_Instructions to follow_. Print the data exactly, leaving nothing out.

_Data section_.

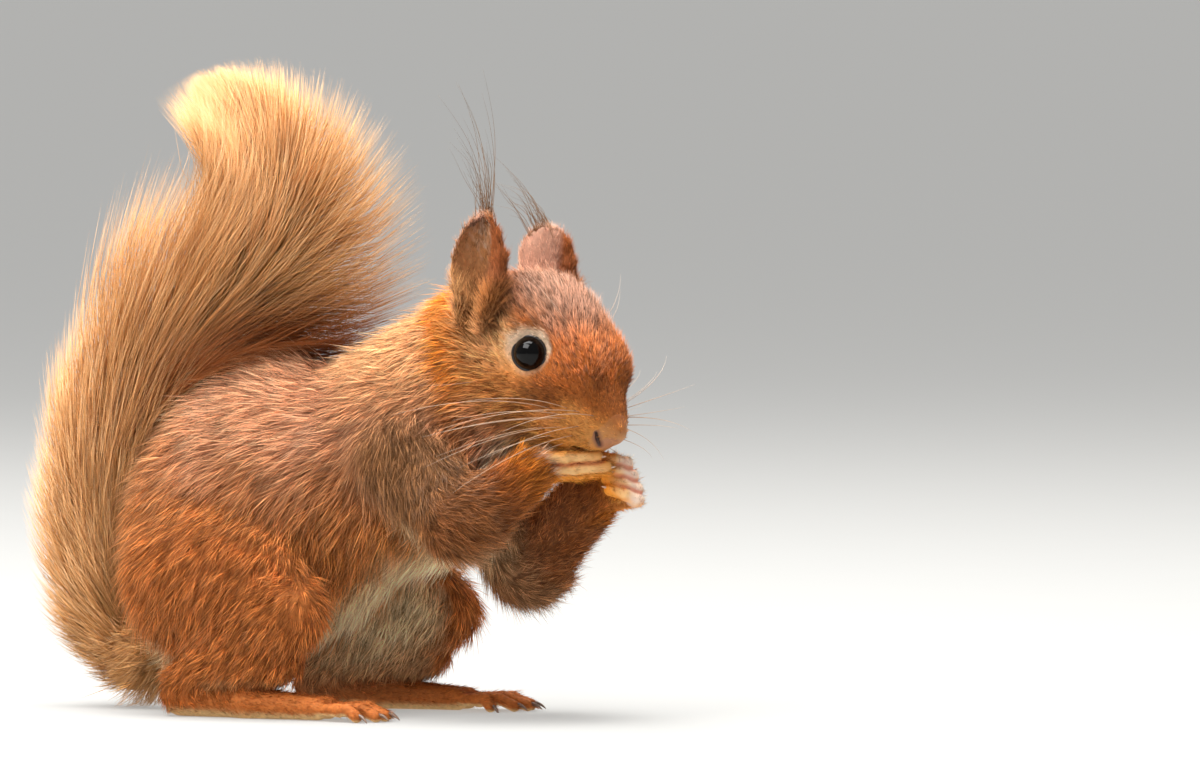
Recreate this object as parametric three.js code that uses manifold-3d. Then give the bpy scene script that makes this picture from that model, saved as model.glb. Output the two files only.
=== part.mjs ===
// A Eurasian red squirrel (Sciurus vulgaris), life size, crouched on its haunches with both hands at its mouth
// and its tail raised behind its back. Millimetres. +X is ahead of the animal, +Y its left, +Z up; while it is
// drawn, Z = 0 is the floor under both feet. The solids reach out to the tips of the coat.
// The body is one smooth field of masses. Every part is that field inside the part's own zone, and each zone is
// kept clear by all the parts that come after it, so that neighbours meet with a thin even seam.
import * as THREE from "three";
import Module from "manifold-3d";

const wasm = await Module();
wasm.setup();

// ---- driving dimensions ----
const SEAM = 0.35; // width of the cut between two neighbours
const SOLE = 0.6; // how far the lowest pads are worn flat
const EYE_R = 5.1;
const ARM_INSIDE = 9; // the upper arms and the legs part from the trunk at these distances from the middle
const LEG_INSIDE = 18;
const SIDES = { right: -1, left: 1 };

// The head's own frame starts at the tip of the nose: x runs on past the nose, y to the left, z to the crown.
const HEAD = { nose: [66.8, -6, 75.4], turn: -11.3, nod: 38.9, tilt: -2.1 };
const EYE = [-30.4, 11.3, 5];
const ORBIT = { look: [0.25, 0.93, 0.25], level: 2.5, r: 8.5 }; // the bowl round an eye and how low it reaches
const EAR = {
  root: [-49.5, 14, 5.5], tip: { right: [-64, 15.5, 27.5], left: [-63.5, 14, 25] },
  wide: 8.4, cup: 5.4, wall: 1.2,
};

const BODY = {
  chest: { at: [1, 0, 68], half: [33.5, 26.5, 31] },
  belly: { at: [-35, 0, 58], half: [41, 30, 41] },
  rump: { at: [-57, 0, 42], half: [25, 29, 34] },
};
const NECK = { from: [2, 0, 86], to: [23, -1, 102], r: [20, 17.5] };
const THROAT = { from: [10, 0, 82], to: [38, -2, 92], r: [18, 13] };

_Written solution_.
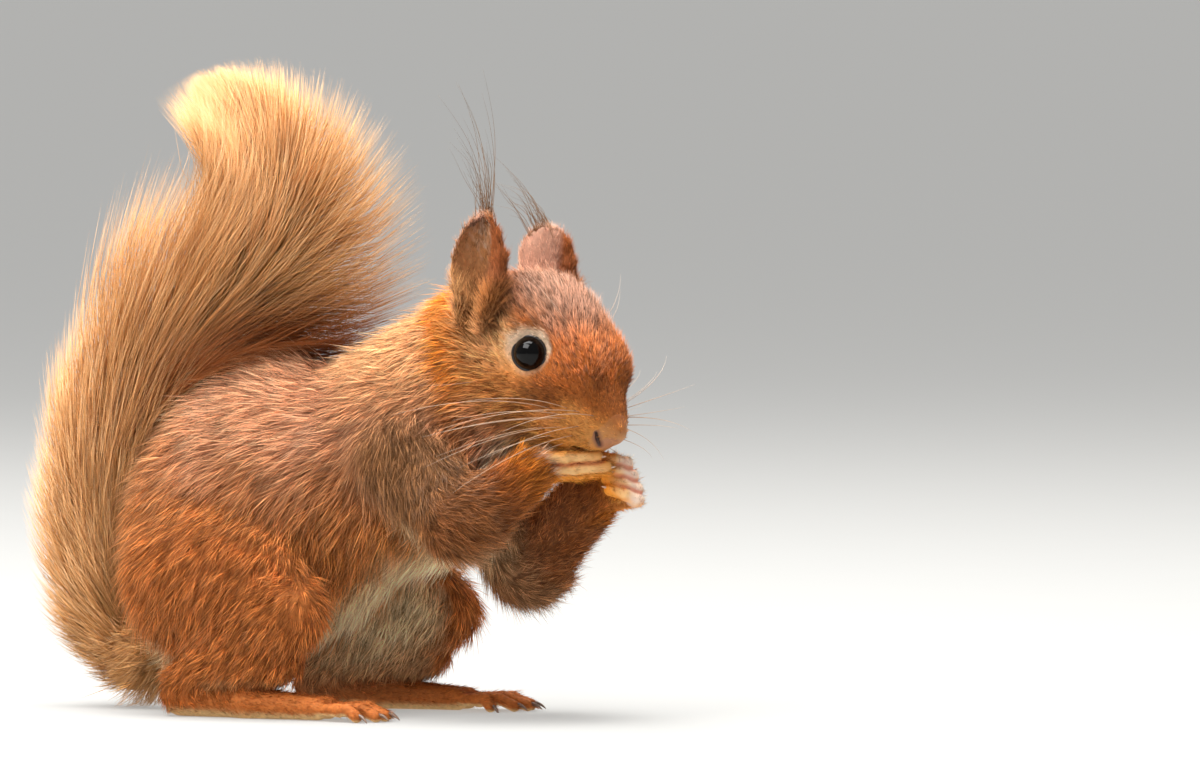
Recreate this object as parametric three.js code that uses manifold-3d. Then give the bpy scene script that makes this picture from that model, saved as model.glb. Output the two files only.
=== part.mjs ===
// A Eurasian red squirrel (Sciurus vulgaris), life size, crouched on its haunches with both hands at its mouth
// and its tail raised behind its back. Millimetres. +X is ahead of the animal, +Y its left, +Z up; while it is
// drawn, Z = 0 is the floor under both feet. The solids reach out to the tips of the coat.
// The body is one smooth field of masses. Every part is that field inside the part's own zone, and each zone is
// kept clear by all the parts that come after it, so that neighbours meet with a thin even seam.
import * as THREE from "three";
import Module from "manifold-3d";

const wasm = await Module();
wasm.setup();

// ---- driving dimensions ----
const SEAM = 0.35; // width of the cut between two neighbours
const SOLE = 0.6; // how far the lowest pads are worn flat
const EYE_R = 5.1;
const ARM_INSIDE = 9; // the upper arms and the legs part from the trunk at these distances from the middle
const LEG_INSIDE = 18;
const SIDES = { right: -1, left: 1 };

// The head's own frame starts at the tip of the nose: x runs on past the nose, y to the left, z to the crown.
const HEAD = { nose: [66.8, -6, 75.4], turn: -11.3, nod: 38.9, tilt: -2.1 };
const EYE = [-30.4, 11.3, 5];
const ORBIT = { look: [0.25, 0.93, 0.25], level: 2.5, r: 8.5 }; // the bowl round an eye and how low it reaches
const EAR = {
  root: [-49.5, 14, 5.5], tip: { right: [-64, 15.5, 27.5], left: [-63.5, 14, 25] },
  wide: 8.4, cup: 5.4, wall: 1.2,
};

const BODY = {
  chest: { at: [1, 0, 68], half: [33.5, 26.5, 31] },
  belly: { at: [-35, 0, 58], half: [41, 30, 41] },
  rump: { at: [-57, 0, 42], half: [25, 29, 34] },
};
const NECK = { from: [2, 0, 86], to: [23, -1, 102], r: [20, 17.5] };
const THROAT = { from: [10, 0, 82], to: [38, -2, 92], r: [18, 13] };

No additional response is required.